Choreographical structure
Geekfish improvises within a simple structure; a horizontal path with vertical and rotational diversions implemented at will. Bodily movement is defined as coming from a central source, rippling out to peripheral body parts enabling smooth projection through space, with gestural movement occuring mainly around the mouth area. The performer reacts spontaneously to environmental stimulation, such as change of light levels from the flickering monitor, and the presence of audience, who also tend to interact with additional finger-flicking of the tube.

Technical details
Big Eye tracks Geekfish whose transition through hot zones trigger voice samples, evoking the notion that Geekfish can actually speak to the public, and to the computer, or vice-versa.
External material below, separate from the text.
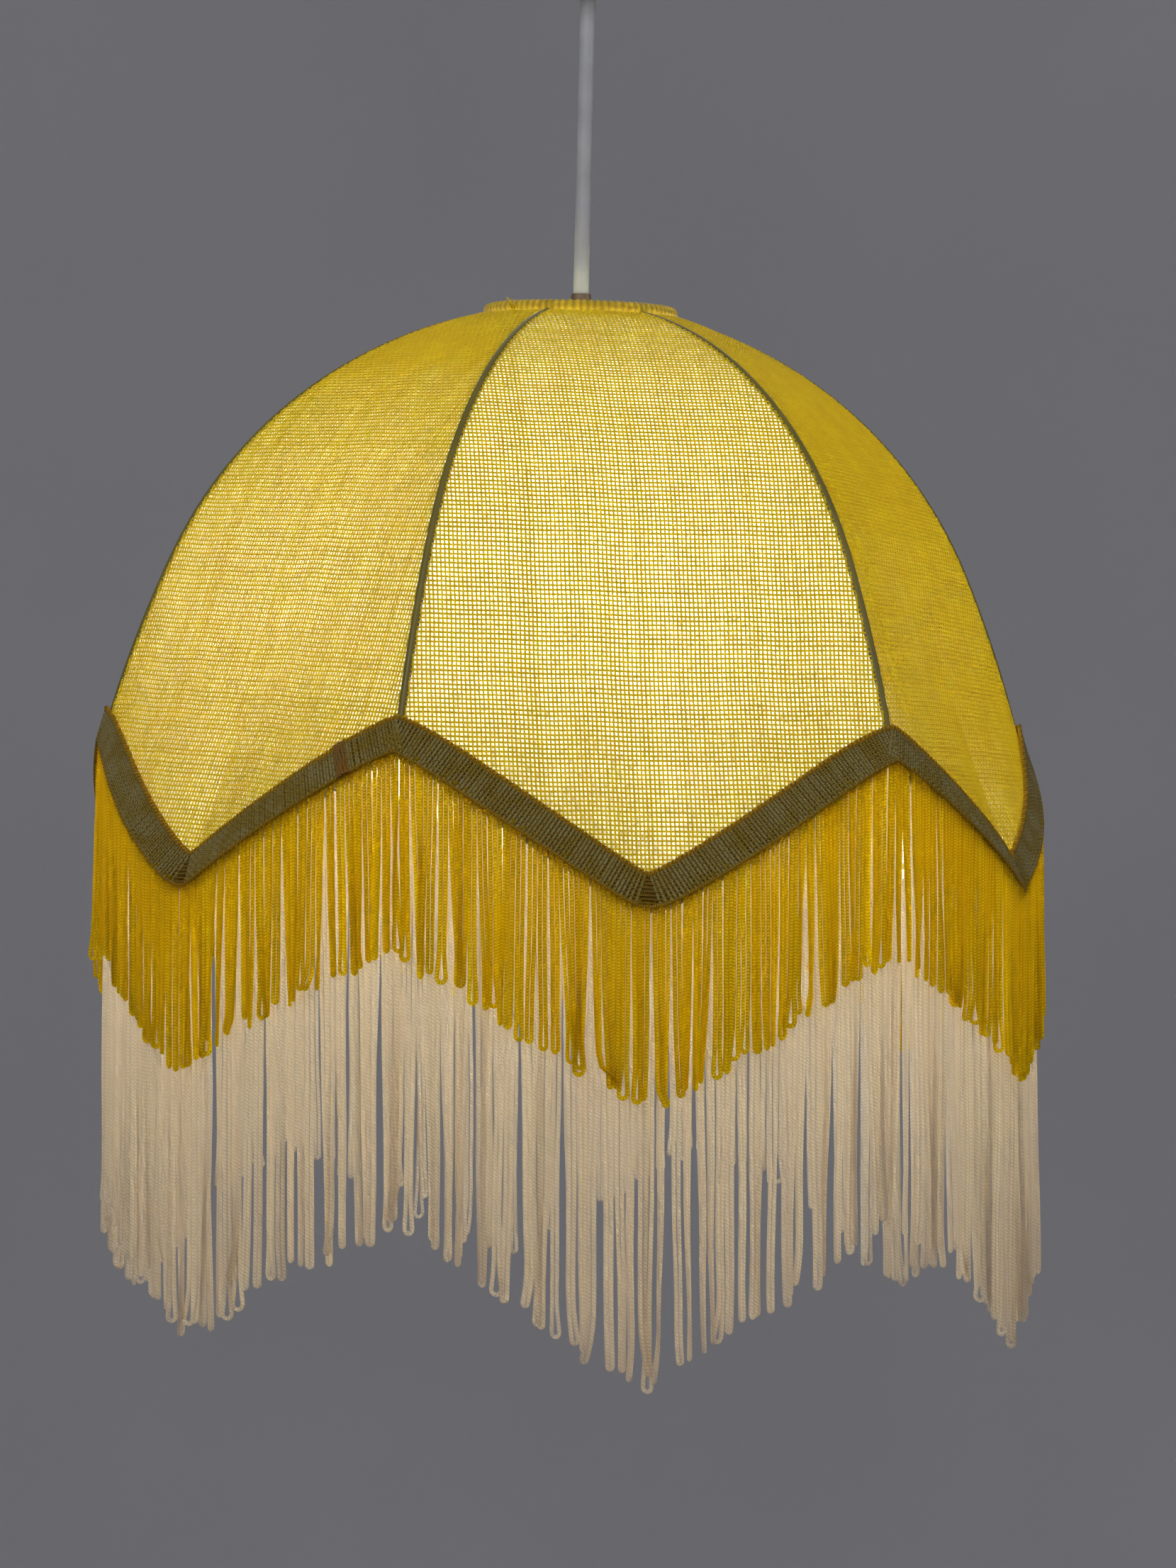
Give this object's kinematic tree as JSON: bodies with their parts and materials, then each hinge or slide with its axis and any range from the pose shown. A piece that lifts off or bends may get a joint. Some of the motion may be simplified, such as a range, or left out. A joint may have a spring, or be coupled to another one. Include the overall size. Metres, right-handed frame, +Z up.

Simple statements are registered by the Speech Recognition extension in the Mac, consequently opening designated html documents in the Netscape browser. The thematic content - video, animation, image, text and sound, based on sushi, sex, junk food and danger - of these pages allows the audience to relate the randomly triggered webpages to the personified fish.

FishBrowser plays with the notion of random juxtaposition of sound and visual elements and the role of the performer and/or user as a passive clicker of switches, including the tendency of superficial internet browsing. The fish is a catalyst for machine-to-machine interaction and human fantasy. I can define both these installations as formal dance works. We have applied choreographic principles of structured improvisation to them both. Despite the fact that the performing bodies are not necessarily human, they have been selected because of their specific movement capabilities and qualities.